Utilisation de l’eau par secteurs – Source : FAO 

Au niveau mondial, le Koweït, Israël et Singapour, zones souffrant de fortes sécheresses, figurent parmi les pays les plus avancés dans le domaine, si l’on considère le pourcentage d’eau réutilisée par rapport à la quantité d’eau totale utilisée. Les eaux usées retraitées servent des usages variés : irrigation des espaces verts ou des cultures, lutte contre les incendies, lavage des voiries ou encore recharge des nappes phréatiques. Le pionnier dans le monde est l’État de Californie qui a instauré dès le début du XXe siècle la première réglementation en ce sens. Depuis, cette dernière a évolué avec des traitements toujours plus poussés pour garantir une eau de très bonne qualité et de nombreux pays s’en sont inspirés. Pour finir ce tour d’horizon mondial, le cas de Singapour fait référence. Du fait d’une densité de population très élevée et des conditions climatiques, cette île de 699 km2  a dû faire face très tôt à une pénurie en eau en augmentation et s’est tournée vers la réutilisation des eaux usées. Pour cela, le pays a mis au point un traitement innovant associant microfiltration, osmose inverse et rayonnement UV. Cette stratégie dénommée NEWater sert avant tout le secteur industriel mais une partie de l’eau produite est mélangée avec de l’eau d’origine naturelle pour ensuite alimenter le réseau d’eau potable. Aujourd’hui, 5 usines fournissent un tiers des besoins actuels en eau potable de Singapour. L’objectif est de couvrir 50 % de la demande d’ici 2060.

 

Faciliter la réutilisation des eaux usées dans le respect des consommateurs et de l’environnement

Ce nouveau règlement européen ouvre donc la voie à un changement de pratiques, en adaptant la réglementation, en imposant des exigences sanitaires et une transparence renforcée vis-à-vis des consommateurs, afin de lever un autre frein, psychologique cette fois, d’acceptabilité. La Commission européenne insiste ainsi sur le fait que « les citoyens auront accès à des informations en ligne sur les pratiques en matière de réutilisation de l’eau dans leurs Etats membres ». Ces informations seront de différentes natures : quantité et qualité de l’eau recyclée ; permis délivrés ; résultats du contrôle de la conformité, etc. avec une actualisation annuelle a minima.

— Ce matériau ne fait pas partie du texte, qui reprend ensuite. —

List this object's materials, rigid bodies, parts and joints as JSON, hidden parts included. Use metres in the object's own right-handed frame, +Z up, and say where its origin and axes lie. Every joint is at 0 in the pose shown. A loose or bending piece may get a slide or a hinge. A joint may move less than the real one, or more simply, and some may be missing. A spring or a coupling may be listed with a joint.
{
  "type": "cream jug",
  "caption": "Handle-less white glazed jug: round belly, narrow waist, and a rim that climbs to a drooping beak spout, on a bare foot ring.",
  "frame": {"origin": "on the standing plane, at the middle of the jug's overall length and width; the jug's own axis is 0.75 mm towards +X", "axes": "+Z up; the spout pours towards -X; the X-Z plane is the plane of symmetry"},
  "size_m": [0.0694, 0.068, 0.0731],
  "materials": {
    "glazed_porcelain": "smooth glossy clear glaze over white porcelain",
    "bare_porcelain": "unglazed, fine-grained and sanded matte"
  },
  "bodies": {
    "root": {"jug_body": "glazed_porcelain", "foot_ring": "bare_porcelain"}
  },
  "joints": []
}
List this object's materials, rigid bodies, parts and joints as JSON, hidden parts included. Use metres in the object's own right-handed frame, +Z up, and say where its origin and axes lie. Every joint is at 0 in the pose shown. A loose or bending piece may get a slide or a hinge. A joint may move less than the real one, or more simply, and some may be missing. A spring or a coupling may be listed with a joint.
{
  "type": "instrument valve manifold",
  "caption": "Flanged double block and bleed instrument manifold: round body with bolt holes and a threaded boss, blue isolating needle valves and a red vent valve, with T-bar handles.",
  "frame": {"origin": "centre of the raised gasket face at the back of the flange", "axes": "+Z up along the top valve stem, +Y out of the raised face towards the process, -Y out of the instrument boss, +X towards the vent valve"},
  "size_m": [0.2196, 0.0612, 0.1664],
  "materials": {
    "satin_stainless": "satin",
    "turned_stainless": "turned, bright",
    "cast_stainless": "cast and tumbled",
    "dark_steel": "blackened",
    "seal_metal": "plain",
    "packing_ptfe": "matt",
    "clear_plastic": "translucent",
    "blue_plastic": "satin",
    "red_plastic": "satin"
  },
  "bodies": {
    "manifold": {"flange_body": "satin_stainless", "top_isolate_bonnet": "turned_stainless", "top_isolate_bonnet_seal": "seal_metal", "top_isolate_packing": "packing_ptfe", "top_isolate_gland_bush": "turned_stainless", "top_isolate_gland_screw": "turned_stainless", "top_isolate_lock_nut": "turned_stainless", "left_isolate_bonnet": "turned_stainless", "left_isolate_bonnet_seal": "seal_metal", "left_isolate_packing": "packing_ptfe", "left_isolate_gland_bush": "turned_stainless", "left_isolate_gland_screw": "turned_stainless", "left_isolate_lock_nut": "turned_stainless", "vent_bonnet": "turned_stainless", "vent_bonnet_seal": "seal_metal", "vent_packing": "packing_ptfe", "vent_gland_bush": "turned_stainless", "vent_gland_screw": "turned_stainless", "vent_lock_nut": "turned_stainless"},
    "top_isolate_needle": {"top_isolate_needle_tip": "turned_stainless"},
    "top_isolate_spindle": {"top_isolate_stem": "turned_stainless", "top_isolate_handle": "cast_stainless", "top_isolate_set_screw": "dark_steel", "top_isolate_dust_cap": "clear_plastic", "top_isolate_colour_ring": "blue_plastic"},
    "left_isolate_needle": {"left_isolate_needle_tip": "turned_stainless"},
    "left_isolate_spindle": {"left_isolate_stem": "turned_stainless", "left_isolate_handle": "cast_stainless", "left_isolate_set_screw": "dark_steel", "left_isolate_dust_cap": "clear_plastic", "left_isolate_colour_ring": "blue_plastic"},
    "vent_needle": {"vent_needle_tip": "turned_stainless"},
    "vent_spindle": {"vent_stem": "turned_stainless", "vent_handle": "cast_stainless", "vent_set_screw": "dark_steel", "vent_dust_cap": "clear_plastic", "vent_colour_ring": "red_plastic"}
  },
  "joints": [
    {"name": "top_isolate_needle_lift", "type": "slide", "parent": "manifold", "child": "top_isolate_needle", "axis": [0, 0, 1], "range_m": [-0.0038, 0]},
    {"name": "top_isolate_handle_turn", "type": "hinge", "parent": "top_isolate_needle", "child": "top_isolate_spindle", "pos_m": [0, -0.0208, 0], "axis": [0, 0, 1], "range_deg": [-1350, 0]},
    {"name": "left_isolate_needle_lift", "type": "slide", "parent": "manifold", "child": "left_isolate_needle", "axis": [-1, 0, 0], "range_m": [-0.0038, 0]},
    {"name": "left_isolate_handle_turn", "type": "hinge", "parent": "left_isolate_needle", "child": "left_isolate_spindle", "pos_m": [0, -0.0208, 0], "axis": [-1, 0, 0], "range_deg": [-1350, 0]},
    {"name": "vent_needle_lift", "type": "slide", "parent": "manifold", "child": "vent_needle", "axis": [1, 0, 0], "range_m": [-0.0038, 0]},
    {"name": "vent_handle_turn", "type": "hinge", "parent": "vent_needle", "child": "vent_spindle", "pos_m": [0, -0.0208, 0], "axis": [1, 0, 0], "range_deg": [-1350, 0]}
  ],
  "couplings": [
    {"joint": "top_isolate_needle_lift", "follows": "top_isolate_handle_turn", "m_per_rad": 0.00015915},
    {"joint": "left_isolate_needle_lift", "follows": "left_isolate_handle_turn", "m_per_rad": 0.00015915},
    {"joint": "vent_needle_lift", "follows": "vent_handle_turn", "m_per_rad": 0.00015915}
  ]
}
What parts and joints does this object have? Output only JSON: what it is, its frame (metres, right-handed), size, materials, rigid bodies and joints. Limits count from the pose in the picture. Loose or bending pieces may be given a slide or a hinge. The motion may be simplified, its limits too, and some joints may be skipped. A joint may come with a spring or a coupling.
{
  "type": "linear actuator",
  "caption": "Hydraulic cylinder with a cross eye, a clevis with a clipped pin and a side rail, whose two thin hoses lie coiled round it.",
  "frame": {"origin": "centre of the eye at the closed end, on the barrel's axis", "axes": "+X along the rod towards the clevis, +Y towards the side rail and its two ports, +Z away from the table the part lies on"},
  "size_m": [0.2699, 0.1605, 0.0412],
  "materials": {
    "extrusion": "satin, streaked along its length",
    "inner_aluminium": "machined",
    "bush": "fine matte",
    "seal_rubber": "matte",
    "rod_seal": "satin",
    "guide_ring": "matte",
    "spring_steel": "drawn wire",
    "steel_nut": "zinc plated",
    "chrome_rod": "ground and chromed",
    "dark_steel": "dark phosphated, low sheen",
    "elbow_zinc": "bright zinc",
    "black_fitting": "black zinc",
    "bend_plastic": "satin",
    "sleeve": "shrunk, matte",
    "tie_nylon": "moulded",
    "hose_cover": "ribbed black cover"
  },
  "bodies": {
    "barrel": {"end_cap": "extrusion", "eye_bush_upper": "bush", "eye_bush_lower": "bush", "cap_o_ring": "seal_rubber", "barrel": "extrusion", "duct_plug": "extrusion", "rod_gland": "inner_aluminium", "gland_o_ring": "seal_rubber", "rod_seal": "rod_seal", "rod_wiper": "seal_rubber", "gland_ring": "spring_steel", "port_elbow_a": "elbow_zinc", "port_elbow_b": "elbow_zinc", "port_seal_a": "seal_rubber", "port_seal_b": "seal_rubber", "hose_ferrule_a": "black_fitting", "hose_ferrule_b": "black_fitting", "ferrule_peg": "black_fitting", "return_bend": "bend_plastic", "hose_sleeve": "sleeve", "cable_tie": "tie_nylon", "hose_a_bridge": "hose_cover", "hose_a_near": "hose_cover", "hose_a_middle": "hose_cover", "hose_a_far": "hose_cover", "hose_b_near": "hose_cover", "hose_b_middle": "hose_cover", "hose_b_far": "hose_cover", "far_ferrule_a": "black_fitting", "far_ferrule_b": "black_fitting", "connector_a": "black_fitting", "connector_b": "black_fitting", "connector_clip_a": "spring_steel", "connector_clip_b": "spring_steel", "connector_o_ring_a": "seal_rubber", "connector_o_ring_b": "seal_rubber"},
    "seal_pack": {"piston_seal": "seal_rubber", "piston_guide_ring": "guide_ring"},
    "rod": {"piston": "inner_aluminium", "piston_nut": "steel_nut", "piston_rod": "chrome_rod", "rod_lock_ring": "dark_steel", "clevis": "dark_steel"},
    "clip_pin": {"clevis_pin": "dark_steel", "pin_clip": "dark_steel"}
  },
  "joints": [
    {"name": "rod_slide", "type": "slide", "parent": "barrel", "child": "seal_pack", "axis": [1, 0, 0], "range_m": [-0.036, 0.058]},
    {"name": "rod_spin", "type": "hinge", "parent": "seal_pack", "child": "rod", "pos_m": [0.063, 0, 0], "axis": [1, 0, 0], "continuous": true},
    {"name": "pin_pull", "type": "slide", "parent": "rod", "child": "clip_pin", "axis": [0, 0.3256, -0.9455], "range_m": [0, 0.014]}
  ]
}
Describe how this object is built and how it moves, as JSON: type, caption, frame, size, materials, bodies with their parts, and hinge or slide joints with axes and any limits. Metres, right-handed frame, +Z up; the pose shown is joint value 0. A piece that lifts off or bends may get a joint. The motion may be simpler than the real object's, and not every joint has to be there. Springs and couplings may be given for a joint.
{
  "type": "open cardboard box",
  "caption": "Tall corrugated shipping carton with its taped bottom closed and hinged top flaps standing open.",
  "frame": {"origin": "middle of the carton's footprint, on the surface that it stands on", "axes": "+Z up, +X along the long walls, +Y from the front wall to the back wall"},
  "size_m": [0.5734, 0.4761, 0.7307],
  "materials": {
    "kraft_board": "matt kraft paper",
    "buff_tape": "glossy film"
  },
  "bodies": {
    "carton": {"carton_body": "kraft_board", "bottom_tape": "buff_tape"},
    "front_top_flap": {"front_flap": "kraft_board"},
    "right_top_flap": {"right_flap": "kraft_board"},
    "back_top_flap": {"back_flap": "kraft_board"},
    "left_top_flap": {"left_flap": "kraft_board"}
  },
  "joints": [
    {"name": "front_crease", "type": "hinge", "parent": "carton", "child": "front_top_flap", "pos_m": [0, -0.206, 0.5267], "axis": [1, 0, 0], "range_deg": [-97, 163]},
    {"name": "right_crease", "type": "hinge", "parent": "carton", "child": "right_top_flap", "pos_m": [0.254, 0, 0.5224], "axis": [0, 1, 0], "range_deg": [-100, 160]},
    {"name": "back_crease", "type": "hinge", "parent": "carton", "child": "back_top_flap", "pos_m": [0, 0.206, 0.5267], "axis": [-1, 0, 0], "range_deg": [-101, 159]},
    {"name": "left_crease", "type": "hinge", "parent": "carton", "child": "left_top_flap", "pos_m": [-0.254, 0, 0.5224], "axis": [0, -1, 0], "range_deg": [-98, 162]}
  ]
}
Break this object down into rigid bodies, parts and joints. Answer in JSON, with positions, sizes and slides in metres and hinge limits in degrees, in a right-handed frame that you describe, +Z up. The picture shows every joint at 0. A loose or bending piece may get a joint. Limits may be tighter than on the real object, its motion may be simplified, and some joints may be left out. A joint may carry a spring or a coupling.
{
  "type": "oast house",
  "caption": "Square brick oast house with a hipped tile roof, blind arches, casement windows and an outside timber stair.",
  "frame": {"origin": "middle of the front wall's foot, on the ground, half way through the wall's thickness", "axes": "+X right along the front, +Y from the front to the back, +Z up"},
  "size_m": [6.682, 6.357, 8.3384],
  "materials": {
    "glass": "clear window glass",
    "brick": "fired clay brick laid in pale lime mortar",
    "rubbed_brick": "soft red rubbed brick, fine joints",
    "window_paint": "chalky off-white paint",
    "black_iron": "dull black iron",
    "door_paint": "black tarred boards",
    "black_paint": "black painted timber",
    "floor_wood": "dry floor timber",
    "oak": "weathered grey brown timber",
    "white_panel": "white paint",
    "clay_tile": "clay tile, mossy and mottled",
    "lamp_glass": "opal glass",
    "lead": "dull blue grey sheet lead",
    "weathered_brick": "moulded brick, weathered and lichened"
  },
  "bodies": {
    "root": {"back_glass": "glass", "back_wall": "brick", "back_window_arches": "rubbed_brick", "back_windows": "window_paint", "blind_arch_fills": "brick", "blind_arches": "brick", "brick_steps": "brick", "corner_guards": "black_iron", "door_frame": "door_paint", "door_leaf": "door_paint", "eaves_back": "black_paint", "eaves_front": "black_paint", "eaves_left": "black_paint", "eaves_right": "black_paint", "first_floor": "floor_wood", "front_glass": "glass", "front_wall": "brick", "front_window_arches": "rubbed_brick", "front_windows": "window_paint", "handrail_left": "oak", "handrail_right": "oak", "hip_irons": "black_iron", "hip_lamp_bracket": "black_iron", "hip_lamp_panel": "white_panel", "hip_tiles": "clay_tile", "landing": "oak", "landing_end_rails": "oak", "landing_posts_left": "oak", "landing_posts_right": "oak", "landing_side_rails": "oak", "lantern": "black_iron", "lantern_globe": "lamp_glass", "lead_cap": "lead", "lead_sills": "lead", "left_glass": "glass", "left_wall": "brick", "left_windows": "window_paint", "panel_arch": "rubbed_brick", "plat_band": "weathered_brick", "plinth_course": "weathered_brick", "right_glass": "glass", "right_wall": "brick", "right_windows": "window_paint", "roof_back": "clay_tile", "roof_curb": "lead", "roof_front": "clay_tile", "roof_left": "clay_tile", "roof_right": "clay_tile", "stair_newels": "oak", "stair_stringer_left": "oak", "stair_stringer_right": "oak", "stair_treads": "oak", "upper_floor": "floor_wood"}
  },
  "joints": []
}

La réutilisation des eaux usées urbaines traitées représente une réelle opportunité pour l’agriculture, dans un contexte de réchauffement climatique. En plus de leur disponibilité, les eaux usées traitées constituent une source alternative de nutriments, confirmée par la FAO dans un rapport daté de 2010. Elle estimait notamment que si la totalité des « eaux noires » (eaux-vannes ou rejets des toilettes) était valorisée, 30 % des engrais azotés et 15 % des engrais phosphatés pourraient être économisés. Enfin, les bénéfices environnementaux sont évidents, en limitant les prélèvements depuis les fleuves ou les aquifères.

Si des preuves de réutilisation des eaux usées pour l’agriculture ont été trouvées chez les anciennes civilisations grecques et romaines, le potentiel de développement est encore devant nous, combiné à la recherche d’économies circulaires. Parmi les conditions de la réussite : la transformation des infrastructures, dont les stations de traitement des eaux usées qui devront être conçues comme des stations de récupération des ressources, selon Marc Heran, Professeur à l’Université de Montpellier – Institut européen des membranes (IEM).